Chapter I. -- Introduction. The complaint of the Arians against the Nicene Council; their fickleness; they are like Jews; their employment of force instead of reason.
1. Thou hast done well, in signifying to me the discussion thou hast had with the advocates of Arianism, among whom were certain of the friends of Eusebius, as well as very many of the brethren who hold the doctrine of the Church. I hailed thy vigilance for the love of Christ, which excellently exposed the irreligion of their heresy; while I marvelled at the effrontery which led the Arians, after all the past detection of unsoundness and futility in their arguments, nay, after the general conviction of their extreme perverseness, still to complain like the Jews, |Why did the Fathers at Nicæa use terms not in Scripture , Of the essence' and One in essence?'| Thou then, as a man of learning, in spite of their subterfuges, didst convict them of talking to no purpose; and they in devising them were but acting suitably to their own evil disposition. For they are as variable and fickle in their sentiments, as chameleons in their colours ; and when exposed they look confused, and when questioned they hesitate, and then they lose shame, and betake themselves to evasions. And then, when detected in these, they do not rest till they invent fresh matters which are not, and, according to the Scripture, imagine a vain thing '; and all that they may be constant to their irreligion.
Now such endeavours are nothing else than an obvious token of their defect of reason , and a copying, as I have said, of Jewish malignity. For the Jews too, when convicted by the Truth, and unable to confront it, used evasions, such as, What sign doest Thou, that we may see and believe Thee? What dost Thou work ? though so many signs were given, that they said themselves, What do we? for this man doeth many miracles .' In truth, dead men were raised, lame walked, blind saw afresh, lepers were cleansed, and the water became wine, and five loaves satisfied five thousand, and all wondered and worshipped the Lord, confessing that in Him were fulfilled the prophecies, and that He was God the Son of God; all but the Pharisees, who, though the signs shone brighter than the sun, yet complained still, as ignorant men, Why dost Thou, being a man, make Thyself God ?' Insensate, and verily blind in understanding! they ought contrariwise to have said, |Why hast Thou, being God, become man?| for His works proved Him God, that they might both worship the goodness of the Father, and admire the Son's Economy for our sakes. However, this they did not say; no, nor liked to witness what He was doing; or they witnessed indeed, for this they could not help, but they changed their ground of complaint again, |Why healest Thou the paralytic, why makest Thou the born-blind to see, on the sabbath day?| But this too was an excuse, and mere murmuring; for on other days as well did the Lord heal all manner of sickness, and all manner of disease ,' but they complained still according to their wont, and by calling Him Beelzebub, preferred the suspicion of Atheism , to a recantation of their own wickedness. And though in such sundry times and divers manners the Saviour shewed His Godhead and preached the Father to all men, nevertheless, as kicking against the pricks, they contradicted in the language of folly, and this they did, according to the divine proverb, that by finding occasions, they might separate themselves from the truth .

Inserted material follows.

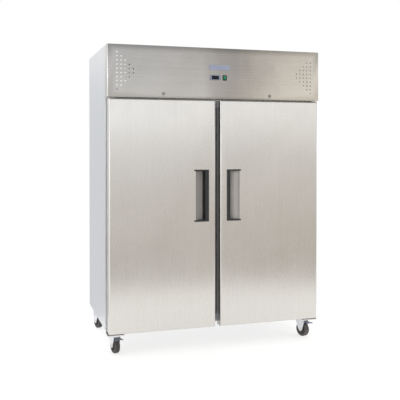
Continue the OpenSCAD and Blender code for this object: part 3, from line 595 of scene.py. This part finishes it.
def make_floor():
    bm = bmesh.new()
    bmesh.ops.create_circle(bm, cap_ends=True, segments=96, radius=1)
    for v in bm.verts:
        v.co.x = v.co.x * FLOOR_SIZE[0] + FLOOR_MIDDLE[0]
        v.co.y = v.co.y * FLOOR_SIZE[1] + FLOOR_MIDDLE[1]
    mat, tree, shader = new_material("studio_floor")
    cloud = noise(tree, coordinates(tree), 3.0, 3.0)
    tone = mix_colors(tree, cloud, (0.33, 0.33, 0.33), (0.36, 0.36, 0.355))
    tree.links.new(tone, shader.inputs["Base Color"])
    shader.inputs["Roughness"].default_value = 0.8
    shader.inputs["Specular IOR Level"].default_value = 0.1
    shader.inputs["Emission Color"].default_value = (1, 0.995, 0.985, 1)
    shader.inputs["Emission Strength"].default_value = 0.68
    MATERIALS["studio_floor"] = mat
    floor = from_bmesh("studio_floor", bm, "studio_floor")


make_camera()
make_world()
make_floor()
scene = bpy.context.scene
scene.view_settings.view_transform = "Standard"
area_light("key", (-2.6, -3.2, 3.6), (0, 0, 0.6), (2.6, 2.0), 60)
area_light("fill", (3.4, -2.4, 2.8), (0, 0, 0.8), (2.4, 2.4), 45)
area_light("rear", (-1.5, 3.8, 3.0), (0, 0, 0.8), (3.0, 2.0), 50)
area_light("top", (0.3, 0.2, 4.6), (0, 0, 0), (3.4, 3.4), 70)


# ---------------------------------------------------------------- CAD nodes that keep their shape

SOFTENED = {
    "front_frame": 0.5, "centre_mullion": 1.0, "left_side_panel": 0.4, "right_side_panel": 0.4,
    "left_handle": 1.2, "right_handle": 1.2, "hinge_brackets": 0.7, "control_box": 1.0,
    "evaporator_cover": 0.6, "condensate_drain": 0.5, "controller_case": 0.6, "switch_bezel": 0.7,
    "name_badge": 0.5, "power_rocker": 0.6, "left_key": 0.4, "right_key": 0.4, "castor_plates": 0.5,
    "castor_fork_front_left": 0.6, "castor_fork_front_right": 0.6, "castor_fork_rear_left": 0.6,
    "castor_fork_rear_right": 0.6, "brake_pedal_left": 0.9, "brake_pedal_right": 0.9,
    "left_lock": 0.4, "right_lock": 0.4, "compressor": 1.0, "fan_motors": 0.8, "interior_lamp": 0.8,
    "left_door_foam": 4.5, "right_door_foam": 4.5, "left_door_liner": 1.0, "right_door_liner": 1.0,
    "cable_gland": 0.5, "fan_shroud": 0.5, "shelf_runners": 0.3,
}
for node_name, node in nodes.items():
    chosen = SPECIAL_MATERIAL.get(node_name, SLOT_MATERIAL[node_name])
    node.data.materials.clear()
    node.data.materials.append(MATERIALS[chosen])
    if node_name in SOFTENED:
        soften(node, SOFTENED[node_name] * MM)


# ---------------------------------------------------------------- lathes, tubes and coils

def add_lathe(bm, profile, matrix, sides=48):
    """Turns a list of (radius, height) points about Z and places it by a matrix."""
    rings = []
    for radius, height in profile:
        if radius < 1e-7:
            rings.append([bm.verts.new(matrix @ Vector((0, 0, height)))])
            continue
        rings.append([bm.verts.new(matrix @ Vector((radius * math.cos(2 * math.pi * i / sides),
                                                    radius * math.sin(2 * math.pi * i / sides), height)))
                      for i in range(sides)])
    for first, second in zip(rings, rings[1:]):
        for i in range(sides):
            j = (i + 1) % sides
            corners = [ring[k % len(ring)] for ring, k in ((first, i), (first, j), (second, j), (second, i))]
            corners = list(dict.fromkeys(corners))
            if len(corners) > 2:
                bm.faces.new(corners)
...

2. As then the Jews of that day, for acting thus wickedly and denying the Lord, were with justice deprived of their laws and of the promise made to their fathers, so the Arians, Judaizing now, are, in my judgment, in circumstances like those of Caiaphas and the contemporary Pharisees. For, perceiving that their heresy is utterly unreasonable, they invent excuses, |Why was this defined, and not that?| Yet wonder not if now they practise thus; for in no long time they will turn to outrage, and next will threaten the band and the captain .' Forsooth in these their heterodoxy has its support, as we see; for denying the Word of God, reason have they none at all, as is equitable. Aware then of this, I would have made no reply to their interrogations: but, since thy friendliness has asked to know the transactions of the Council, I have without any delay related at once what then took place, shewing in few words, how destitute Arianism is of a religious spirit, and how their one business is to frame evasions.